* [Exercise instructions]: What follows is a block of records; restate each one word for word.

* [The records]:
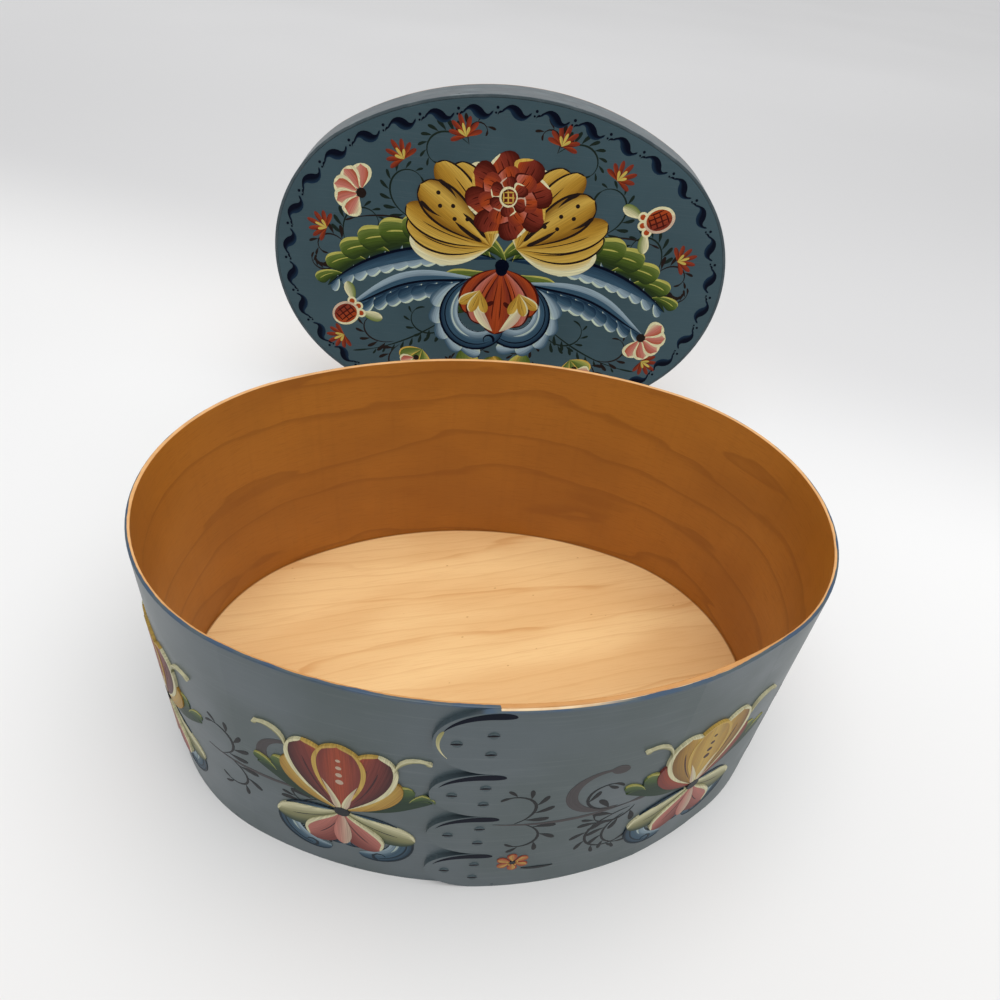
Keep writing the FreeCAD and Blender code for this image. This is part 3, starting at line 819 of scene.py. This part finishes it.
def wall_distance(tree, place):
    """Distance outside the box's oval, measured square to its arcs."""
    oval = Oval(HALF_LENGTH, HALF_WIDTH)
    near = add(tree, "VectorMath", {0: place}, operation="ABSOLUTE")[0]
    flat = add(tree, "VectorMath", {0: near, 1: (1, 1, 0)}, operation="MULTIPLY")[0]
    rays = [add(tree, "VectorMath", {0: flat, 1: centre}, operation="SUBTRACT")[0]
            for centre in ((0, -oval.side_centre, 0), (oval.end_centre, 0, 0))]
    past_side, past_end = [
        add(tree, "Math", {
            0: add(tree, "VectorMath", {0: ray}, operation="LENGTH")["Value"],
            1: radius}, operation="SUBTRACT")[0]
        for ray, radius in zip(rays, (oval.side_radius, oval.end_radius))]
    turned = add(tree, "VectorMath", {0: rays[0]}, operation="NORMALIZE")[0]
    at_end = add(tree, "Math", {
        0: add(tree, "SeparateXYZ", {0: turned})["X"], 1: math.cos(oval.shoulder)},
        operation="GREATER_THAN")[0]
    return add(tree, "Mix", {0: at_end, 2: past_side, 3: past_end})[0]


def stained_wood(tree, place, height):
    """Clear orange stain on birch: wide wandering bands, fine level flecks and faint upright chatter.

    Returns the colour and the flecks.
    """
    tones = settings("wood_colours")
    late = grain(tree, place, height, 30.0, 3.0, (160, 160, 35))
    fleck = mottle(tree, place, (8, 8, 0.5), 3.0, 0.6)
    blotch = mottle(tree, place, (70, 70, 40), 2.0)
    chatter = mottle(tree, place, (3.5, 3.5, 70), 1.0)
    return tinted(tree, tones.stain, *((where(tree, share), tones.stain_dark_and_gap_shade) for share in (
        (late, 0.1, 1.0, 0.0, 0.55), (fleck, 0.46, 0.8, 0.0, 0.5), (blotch, 0.35, 0.7, 0.0, 0.4),
        (chatter, 0.45, 0.8, 0.0, 0.12)))), fleck


def band_material():
    """Satin oil paint over steam-bent birch: smooth blue outside, clear-stained orange inside.

    The rim is rubbed back to the wood, most of it behind and hardly any of it in front.
    """
    tones = settings("wood_colours")
    material, tree = empty_material("painted_and_stained_birch")
    place = add(tree, "TexCoord")["Object"]
    along, back, height = add(tree, "SeparateXYZ", {0: place})
    distance = wall_distance(tree, place)
    outside = where(tree, (distance, -1.0 * MM, -0.8 * MM))
    lap = where(tree, (distance, 0.1 * MM, 0.2 * MM))

    # Paint: clouds 45 mm wide where the coat is thinner, faint streaks 0.9 mm high, a stronger line
    # under the rim, and shadow colour in the cut ends of the fingers
    cloud = mottle(tree, place, (45, 45, 45), 3.0)
    streak = mottle(tree, place, (30, 30, 0.9), 3.0, 0.6)
    top_line = shifted(tree, height, (streak, -1.4 * MM))
    paint = tinted(
        tree, tones.side_ground,
        (where(tree, (cloud, 0.35, 0.65)), tones.side_shade),
        (where(tree, (streak, 0.5, 0.85, 0.0, 0.14)), tones.scuff),
        (where(tree, (top_line, BAND_HEIGHT - 2.0 * MM, BAND_HEIGHT - 1.2 * MM, 0.0, 0.5)), tones.rim_blue),
        (where(tree, lap, (distance, 1.7 * MM, 1.5 * MM), (along, 1.0 * MM, 0.0),
               (along, -26 * MM, -10 * MM, 0.15, 0.65)), settings("paint_box").navy))
    inner, fleck = stained_wood(tree, place, height)

    # Rim: the blue wanders over its outer part, and the lap's outer layer is bare near the fingers
    wander = mottle(tree, place, (12, 12, 12), 4.0)
    on_lap = where(tree, (along, -7.4 * MM, -7.0 * MM), (along, 96 * MM, 60 * MM))
    border = shifted(tree, where(tree, (back, -80 * MM, 50 * MM, -1.9 * MM, -1.0 * MM)),
                     (wander, 1.4 * MM), (on_lap, 1.5 * MM))
    past_border = shifted(tree, distance, (border, -1.0))
    bare = where(tree, lap, on_lap, (distance, 1.2 * MM, 0.9 * MM), (along, 40 * MM, 14 * MM))
    covered = where(tree, (past_border, -0.12 * MM, 0.12 * MM), shifted(tree, 1.0, (bare, -1.0)))
    edge = tinted(
        tree, tones.rim_wood, (lap, tones.bare),
        (where(tree, (fleck, 0.4, 0.7, 0.0, 0.3)), tones.stain),
        (where(tree, (back, -40 * MM, -90 * MM, 0.0, 0.6), (distance, 0.2 * MM, 0.1 * MM)), tones.stain),
        (covered, tinted(tree, tones.rim_blue, (where(tree, (wander, 0.4, 0.6)), tones.side_ground))))
    normal = add(tree, "NewGeometry")["Normal"]
    upward = add(tree, "SeparateXYZ", {0: normal})["Z"]
    on_rim = where(tree, (upward, 0.25, 0.5), (height, BAND_HEIGHT - 1.0 * MM, BAND_HEIGHT - 0.5 * MM))
    roughness = shifted(tree, where(tree, (outside, 0, 1, 0.46, 0.40)),
                        (where(tree, (cloud, 0.3, 0.7, -0.04, 0.06)), 1.0))
    coat(tree, tinted(tree, inner, (outside, paint), (on_rim, edge)), roughness, 0.6,
         shifted(tree, streak, (fleck, 1.0)), 0.2, 0.05)
    return material


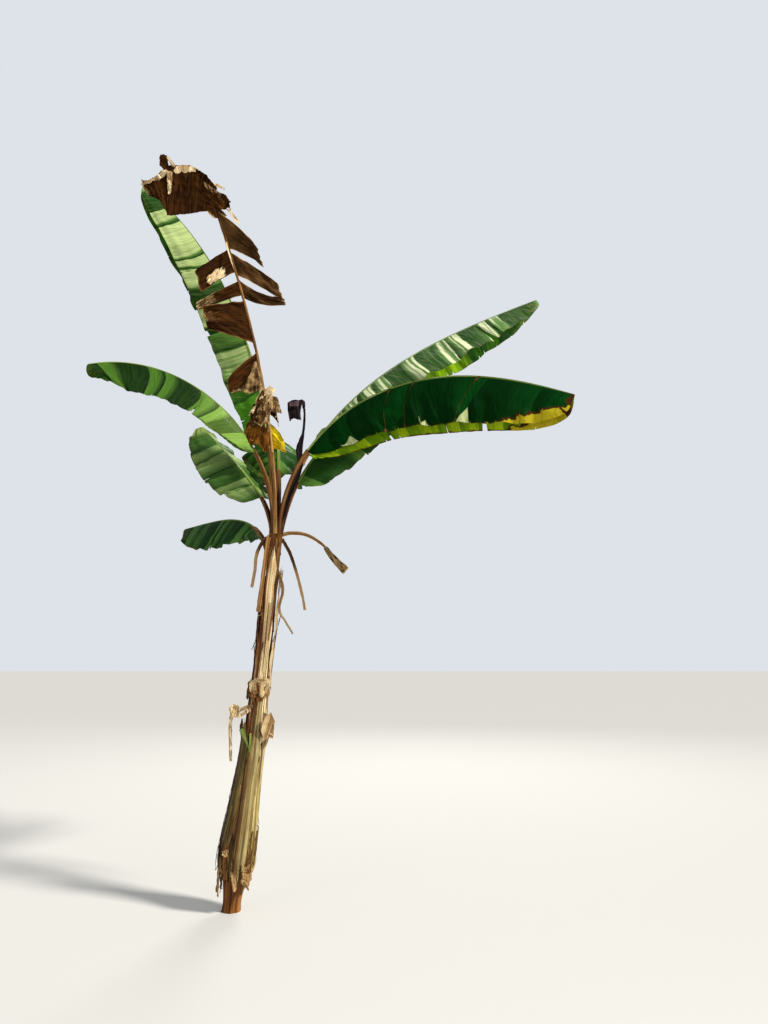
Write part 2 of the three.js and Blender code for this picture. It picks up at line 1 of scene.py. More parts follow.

* [Solution to this task]:
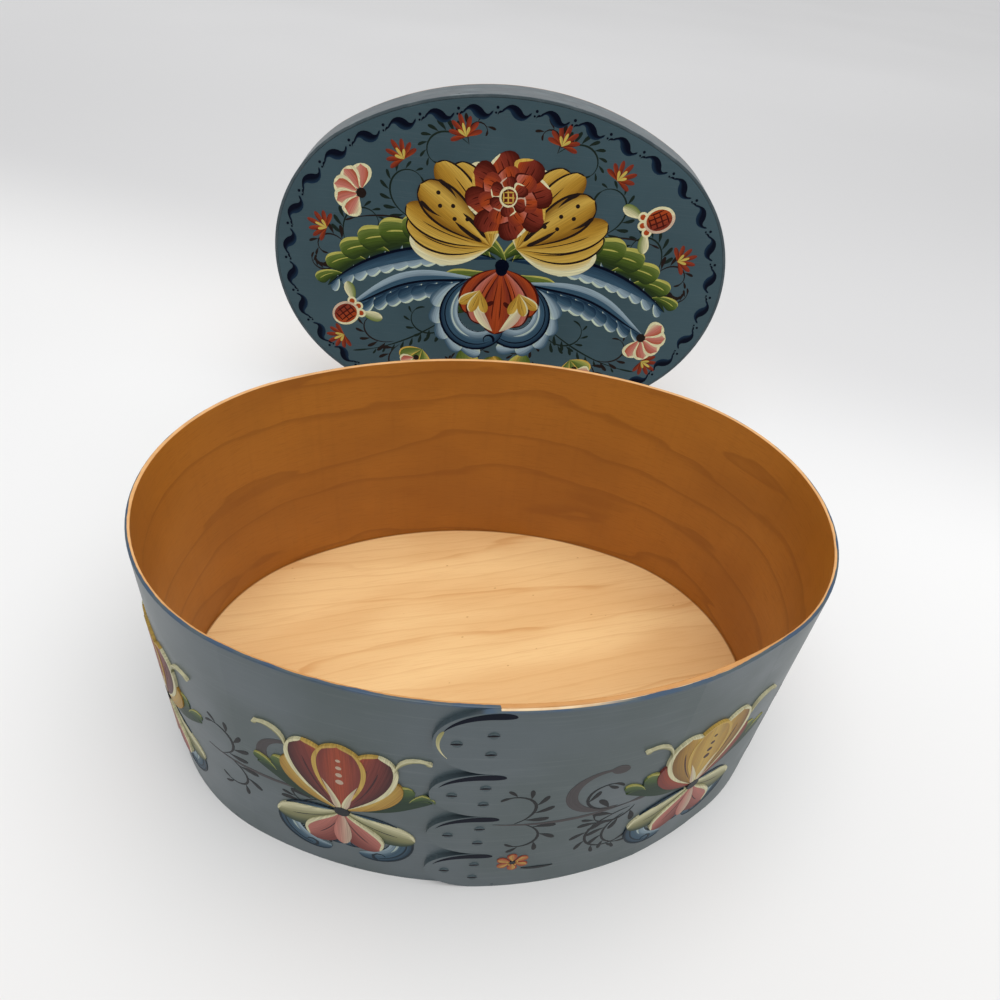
Keep writing the FreeCAD and Blender code for this image. This is part 3, starting at line 819 of scene.py. This part finishes it.
def wall_distance(tree, place):
    """Distance outside the box's oval, measured square to its arcs."""
    oval = Oval(HALF_LENGTH, HALF_WIDTH)
    near = add(tree, "VectorMath", {0: place}, operation="ABSOLUTE")[0]
    flat = add(tree, "VectorMath", {0: near, 1: (1, 1, 0)}, operation="MULTIPLY")[0]
    rays = [add(tree, "VectorMath", {0: flat, 1: centre}, operation="SUBTRACT")[0]
            for centre in ((0, -oval.side_centre, 0), (oval.end_centre, 0, 0))]
    past_side, past_end = [
        add(tree, "Math", {
            0: add(tree, "VectorMath", {0: ray}, operation="LENGTH")["Value"],
            1: radius}, operation="SUBTRACT")[0]
        for ray, radius in zip(rays, (oval.side_radius, oval.end_radius))]
    turned = add(tree, "VectorMath", {0: rays[0]}, operation="NORMALIZE")[0]
    at_end = add(tree, "Math", {
        0: add(tree, "SeparateXYZ", {0: turned})["X"], 1: math.cos(oval.shoulder)},
        operation="GREATER_THAN")[0]
    return add(tree, "Mix", {0: at_end, 2: past_side, 3: past_end})[0]


def stained_wood(tree, place, height):
    """Clear orange stain on birch: wide wandering bands, fine level flecks and faint upright chatter.

    Returns the colour and the flecks.
    """
    tones = settings("wood_colours")
    late = grain(tree, place, height, 30.0, 3.0, (160, 160, 35))
    fleck = mottle(tree, place, (8, 8, 0.5), 3.0, 0.6)
    blotch = mottle(tree, place, (70, 70, 40), 2.0)
    chatter = mottle(tree, place, (3.5, 3.5, 70), 1.0)
    return tinted(tree, tones.stain, *((where(tree, share), tones.stain_dark_and_gap_shade) for share in (
        (late, 0.1, 1.0, 0.0, 0.55), (fleck, 0.46, 0.8, 0.0, 0.5), (blotch, 0.35, 0.7, 0.0, 0.4),
        (chatter, 0.45, 0.8, 0.0, 0.12)))), fleck


def band_material():
    """Satin oil paint over steam-bent birch: smooth blue outside, clear-stained orange inside.

    The rim is rubbed back to the wood, most of it behind and hardly any of it in front.
    """
    tones = settings("wood_colours")
    material, tree = empty_material("painted_and_stained_birch")
    place = add(tree, "TexCoord")["Object"]
    along, back, height = add(tree, "SeparateXYZ", {0: place})
    distance = wall_distance(tree, place)
    outside = where(tree, (distance, -1.0 * MM, -0.8 * MM))
    lap = where(tree, (distance, 0.1 * MM, 0.2 * MM))

    # Paint: clouds 45 mm wide where the coat is thinner, faint streaks 0.9 mm high, a stronger line
    # under the rim, and shadow colour in the cut ends of the fingers
    cloud = mottle(tree, place, (45, 45, 45), 3.0)
    streak = mottle(tree, place, (30, 30, 0.9), 3.0, 0.6)
    top_line = shifted(tree, height, (streak, -1.4 * MM))
    paint = tinted(
        tree, tones.side_ground,
        (where(tree, (cloud, 0.35, 0.65)), tones.side_shade),
        (where(tree, (streak, 0.5, 0.85, 0.0, 0.14)), tones.scuff),
        (where(tree, (top_line, BAND_HEIGHT - 2.0 * MM, BAND_HEIGHT - 1.2 * MM, 0.0, 0.5)), tones.rim_blue),
        (where(tree, lap, (distance, 1.7 * MM, 1.5 * MM), (along, 1.0 * MM, 0.0),
               (along, -26 * MM, -10 * MM, 0.15, 0.65)), settings("paint_box").navy))
    inner, fleck = stained_wood(tree, place, height)

    # Rim: the blue wanders over its outer part, and the lap's outer layer is bare near the fingers
    wander = mottle(tree, place, (12, 12, 12), 4.0)
    on_lap = where(tree, (along, -7.4 * MM, -7.0 * MM), (along, 96 * MM, 60 * MM))
    border = shifted(tree, where(tree, (back, -80 * MM, 50 * MM, -1.9 * MM, -1.0 * MM)),
                     (wander, 1.4 * MM), (on_lap, 1.5 * MM))
    past_border = shifted(tree, distance, (border, -1.0))
    bare = where(tree, lap, on_lap, (distance, 1.2 * MM, 0.9 * MM), (along, 40 * MM, 14 * MM))
    covered = where(tree, (past_border, -0.12 * MM, 0.12 * MM), shifted(tree, 1.0, (bare, -1.0)))
    edge = tinted(
        tree, tones.rim_wood, (lap, tones.bare),
        (where(tree, (fleck, 0.4, 0.7, 0.0, 0.3)), tones.stain),
        (where(tree, (back, -40 * MM, -90 * MM, 0.0, 0.6), (distance, 0.2 * MM, 0.1 * MM)), tones.stain),
        (covered, tinted(tree, tones.rim_blue, (where(tree, (wander, 0.4, 0.6)), tones.side_ground))))
    normal = add(tree, "NewGeometry")["Normal"]
    upward = add(tree, "SeparateXYZ", {0: normal})["Z"]
    on_rim = where(tree, (upward, 0.25, 0.5), (height, BAND_HEIGHT - 1.0 * MM, BAND_HEIGHT - 0.5 * MM))
    roughness = shifted(tree, where(tree, (outside, 0, 1, 0.46, 0.40)),
                        (where(tree, (cloud, 0.3, 0.7, -0.04, 0.06)), 1.0))
    coat(tree, tinted(tree, inner, (outside, paint), (on_rim, edge)), roughness, 0.6,
         shifted(tree, streak, (fleck, 1.0)), 0.2, 0.05)
    return material


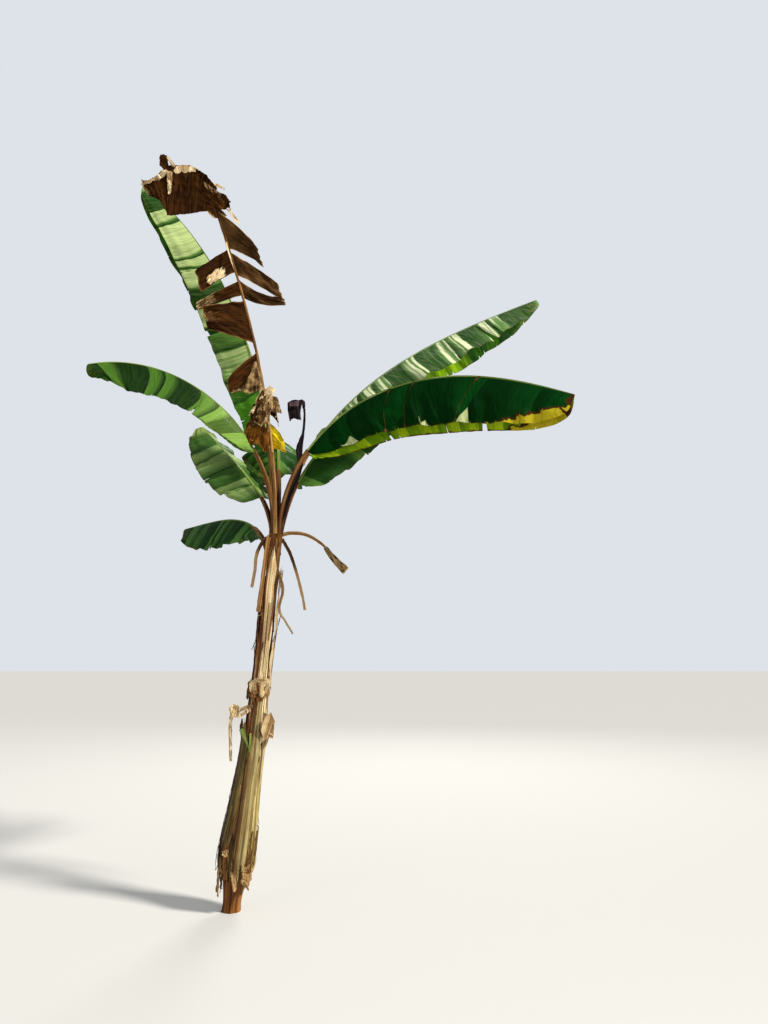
Write part 2 of the three.js and Blender code for this picture. It picks up at line 1 of scene.py. More parts follow.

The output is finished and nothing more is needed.